Last year, during lockdown, I wrote a short novel. Since then, I’ve been trying to find a publisher for it. I’m still trying.

Writing (I mean the creative sort) has been my main ambition and motivation for most of my life. I have written plays that have been performed in my home town without disaster. However, the problem with plays is that when they’ve been performed they just disappear. You can’t publish the scripts; who would read them? They remain only as a memory, and probably a dim one.

So I’ve been trying my hand at something more permanent: stories meant to be printed. They haven’t been printed yet, but they will be. There are a lot of mugs out there, and one of them is bound to come across my stuff sooner or later and fall into my trap.

The novel, of course, is my chef d’oeuvre, not to mention my pièce de résistance and so on and so forth. I’ve put into it everything I know, a depressingly feeble crop but, such as it is, my own.

The process of revising it and trying to sell it to a sceptical publishing world has made me think, perhaps more closely than ever before, about my writing and what it means. After all, if I am to persuade the industry that my handful of shrivelled words is worth the purchase, it’s important to be able to articulate why it is that I write as I do.

For me, writing is a way of speaking. I don’t speak well with my mouth. In moments of stress the words clog, and in addition I pause before speaking, which some people take as a signal to speak instead of me. Writing is to me freedom.

I think people waste words. I prefer to write sparingly, which makes for a short book. Another thing that makes for a short book is the stupidity of my mind; I can only hold a fairly simple story in my head, without all the twists and surprises and sub-sub-plots that make for a proper narrative. These, then, are the main reasons my novel is a short one.

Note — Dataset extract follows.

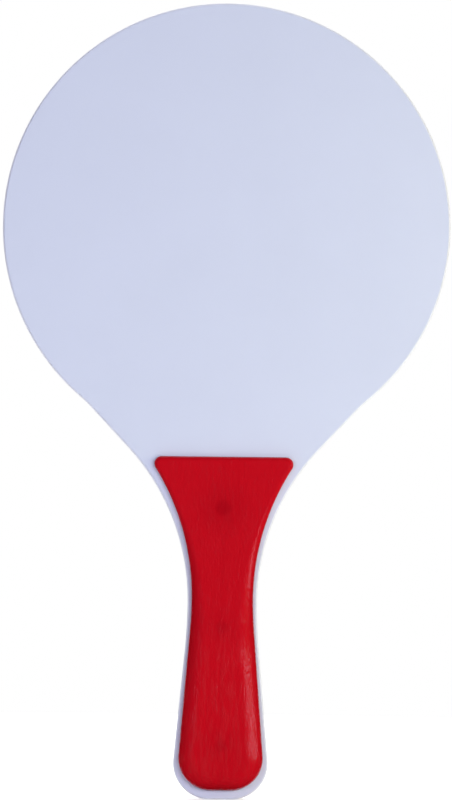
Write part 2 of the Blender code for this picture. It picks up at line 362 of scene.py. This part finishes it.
def grip_circles(board, grip):
    """Circles of the grip's outline, from its flared top corner to its butt corner."""
    handle = handle_circles(board.waist_width / 2 - grip.waist_margin,
                            CORE_LOW.z + board.waist_rise + grip.waist_rise, grip.upper_radius,
                            grip.lower_radius, board.butt_width / 2 - grip.butt_margin, GRIP_LOW.z,
                            grip.butt_corner)
    waist = handle[0][0]
    corner_z = GRIP_HIGH.z - grip.top_corner
    apart = grip.upper_radius + grip.top_corner
    corner_x = waist.x - math.sqrt(apart ** 2 - (corner_z - waist.z) ** 2)
    return [(Vector((corner_x, 0, corner_z)), grip.top_corner)] + handle


# Pieces

def finished_mesh(name, bm, crisp=()):
    """A mesh with its faces pointing out, smooth except at creases and at the crisp edges."""
    bmesh.ops.recalc_face_normals(bm, faces=bm.faces)
    for edge in bm.edges:
        edge.smooth = edge.calc_face_angle(0) < CREASE
    for edge in crisp:
        edge.smooth = False
    for face in bm.faces:
        face.smooth = True
    mesh = bpy.data.meshes.new(name)
    bm.to_mesh(mesh)
    bm.free()
    return mesh


def add_piece(name, mesh, finish, node):
    """Puts a piece in the scene in place of a node of the frame."""
    piece = bpy.data.objects.new(name, mesh)
    bpy.context.scene.collection.objects.link(piece)
    mesh.materials.append(finish)
    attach(piece, "root")
    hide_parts(node)
    return piece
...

Publishers don’t like short novels (which they sniffily call “novellas”). But I do, and they’re the only kind of novel that I’ll ever be able to write. So, while knowing that I am making things difficult for myself, I have no option but to carry on in my quest for a publisher prepared to look at my short novel and perhaps to like it.

Another problem, I think, is that writers writing in the style I favour (the fantastical and the satiric) tend to be what is known as “dark”: that is, enamoured of death and suffering in what sometimes seems a genuinely horrible way. Unfortunately, I can only write of characters when I sympathise with them, and in consequence I can’t bear to make them suffer too much. So in my book I’ve given them a happy ending – a terrible anachronism. What publisher would look at such a thing?

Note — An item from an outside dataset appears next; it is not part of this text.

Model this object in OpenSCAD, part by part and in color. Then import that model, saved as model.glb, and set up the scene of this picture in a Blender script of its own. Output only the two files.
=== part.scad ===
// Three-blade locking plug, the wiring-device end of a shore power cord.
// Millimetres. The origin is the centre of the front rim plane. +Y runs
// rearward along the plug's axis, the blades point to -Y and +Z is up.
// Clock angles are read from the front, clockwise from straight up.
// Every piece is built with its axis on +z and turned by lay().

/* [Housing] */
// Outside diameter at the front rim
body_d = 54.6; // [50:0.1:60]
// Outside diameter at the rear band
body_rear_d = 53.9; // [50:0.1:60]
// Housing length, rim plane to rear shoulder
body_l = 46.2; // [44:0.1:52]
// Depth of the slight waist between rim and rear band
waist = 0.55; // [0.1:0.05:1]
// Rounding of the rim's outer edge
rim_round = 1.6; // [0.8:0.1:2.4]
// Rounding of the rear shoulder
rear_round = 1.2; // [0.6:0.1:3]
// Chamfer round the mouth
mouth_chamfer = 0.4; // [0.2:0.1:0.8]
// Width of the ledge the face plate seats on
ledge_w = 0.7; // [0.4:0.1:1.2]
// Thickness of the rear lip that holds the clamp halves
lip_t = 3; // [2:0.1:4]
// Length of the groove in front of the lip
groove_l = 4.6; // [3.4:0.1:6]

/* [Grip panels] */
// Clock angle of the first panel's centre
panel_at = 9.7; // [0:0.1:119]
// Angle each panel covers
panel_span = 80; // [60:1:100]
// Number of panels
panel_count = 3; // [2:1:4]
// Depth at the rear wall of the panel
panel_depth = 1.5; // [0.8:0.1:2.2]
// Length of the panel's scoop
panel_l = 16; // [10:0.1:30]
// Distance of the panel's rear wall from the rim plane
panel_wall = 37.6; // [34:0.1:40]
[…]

There’s something else as well. I seem to have an approach to writing which really belongs in the past.

I preface my novel with a note, which states: “Everything in this book is wrong.” This is not as flippant as it sounds. It was actually the talisman which enabled me to write the book at all. What it means is: don’t tell me the events in this book couldn’t happen, because I know they couldn’t. It’s a tissue of the impossible from start to finish. I know nothing of the world (I once tweeted: “I don’t write stories about real life, because I’ve never been there”) and if I tried to write about it I know I would get it wrong.

What is more, while my opinions are all of the most wishy-washy liberal sort, I am sure the reader would disagree with at least some of them. Sometimes they irritate even me.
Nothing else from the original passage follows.